Siz bir günden bir güne Tayyip Erdoğan'ın ‘‘Türkiye'yi taşımak istediği nokta’’ ile ilgili bir sözünü duydunuz mu?

Türkiye vatandaşlarını zengin, insan gibi yaşayan bir halk haline getirmenin sırrı konusunda bildiklerini hiç açıkladı mı?

Açıklayamaz.

Çünkü bu konuda bir fikri yok.

Yıllar önce bir radyo programında birlikte olmuştuk.

Üç beş sosyalist söylem.

Biraz din.

Biraz hamaset.

Alabildiğince ‘‘bitirim’’ tavır.

Çok bilmiş eda ile sıvanmış bilgisizlik.

Üstüne de bolca ‘‘sinir’’.

Alın size Tayyip Erdoğan.

Bana sorarsanız Tayyip Erdoğan ‘‘yenilikçiler’’ denen hareketin en boş adamı.

Aynı harekette Abdullah Gül'ün onda biri bile değil.

Bunu en iyi bilen ise kendisi.

O yüzden kaçak.

Soru sormak yok.

Cevap almak yok.

Halka açılmak yok.

Bol bol hamaset.

Bol eski sosyalist söylem. Üstelik de kulaktan dolma.

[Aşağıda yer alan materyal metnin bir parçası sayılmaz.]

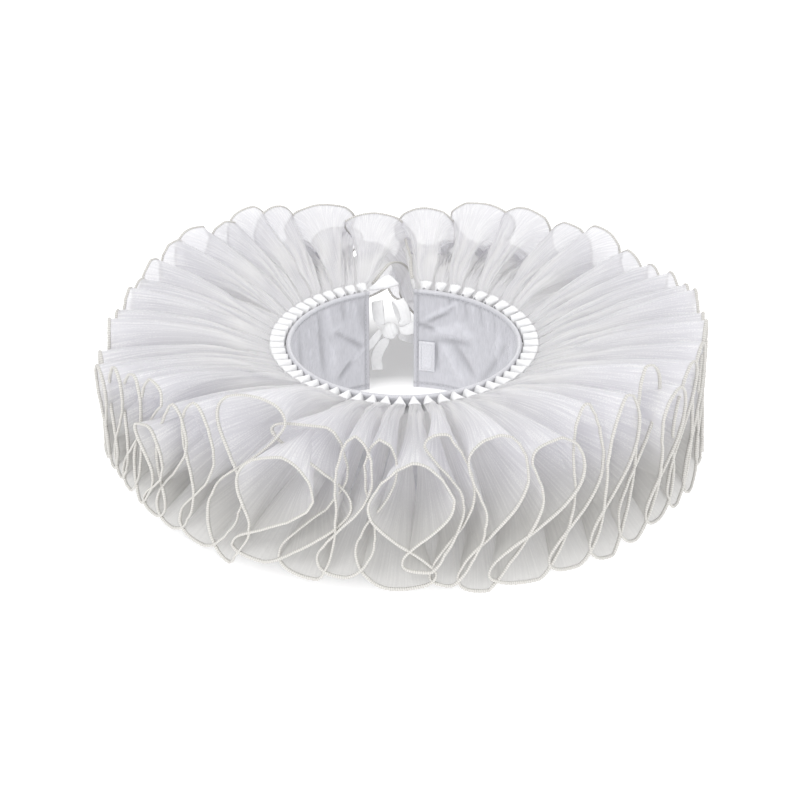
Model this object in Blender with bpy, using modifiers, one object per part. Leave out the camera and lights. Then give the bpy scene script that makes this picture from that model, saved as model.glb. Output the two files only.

Dışı yeşil, içi kırmızı...

Ama içi pembemsi kırmızı.

Şimdi dışını da ‘‘çağla yeşili’’ yapmaya çalışıyorlar.

Ama karpuz aynı karpuz.

FBI Kefeli'yi enseledi ama...


MUSTAFA Kefeli adını bilmem hatırlıyor musunuz?

Uzun süredir kaçak. ABD'de olduğu biliniyordu ve ‘‘Kırmızı Bülten’’le aranıyordu.

Mustafa Kefeli'nin en önemli özelliği Alaattin Çakıcı'nın ‘‘kasası’’ olması ve şu anda halen Kartal Cezaevi'nde yatmakta olan kimi işadamlarımızla da sıkı rabitalar içinde bulunması.

Yani aslında gerçek bir ‘‘hazine’’.

Türkiye bu Mustafa Kefeli'yi yıllardır ‘‘arar durur’’ ama bir türlü ele geçiremez.

Ancak bana ABD'den gelen haberler durumun pek de öyle olmadığını gösteriyor.

Çünkü Amerikan Federal Soruşturma Bürosu FBI Mustafa Kefeli'yi ‘‘enseledi’’.

Kefeli'
nin yaşadığı yer bulundu ve Kefeli FBI tarafından 24 saat takibe alındı.

Bu arada FBI Türkiye'ye de ‘‘Adamınızı bulduk. Evrakları yollayın, Cavit Çağlar gibi onu da hemen teslim edelim’’ mesajını gönderdi.

Ancak bu mesaja yanıt verilmedi.

FBI ısrar edip, 5 kez üst üste ‘‘Kefeli'yi bulduk. Aldırın’’ deyince İçişleri Bakanlığı ‘‘kerhen’’ bir yanıt yollayarak ‘‘Tamam’’ dedi.

Ancak hálá yapılmış bir işlem yok.

FBI Türkiye'nin bu işi salladığını ve Kefeli'yi istemediğini, ‘‘laf olsun’’ diye Kırmızı Bülten çıkardığını düşünmeye başladı.

İçişleri Bakanı Yücelen'in bu durumdan haberi var mıydı bilmiyorum.

Ama şu andan itibaren var.

Ve bakalım ne olacak?

NE ZAMAN ADAM OLURUZ?


Türkiye Türkiye'deki suçlularla ABD kadar mücadele ettiği zaman.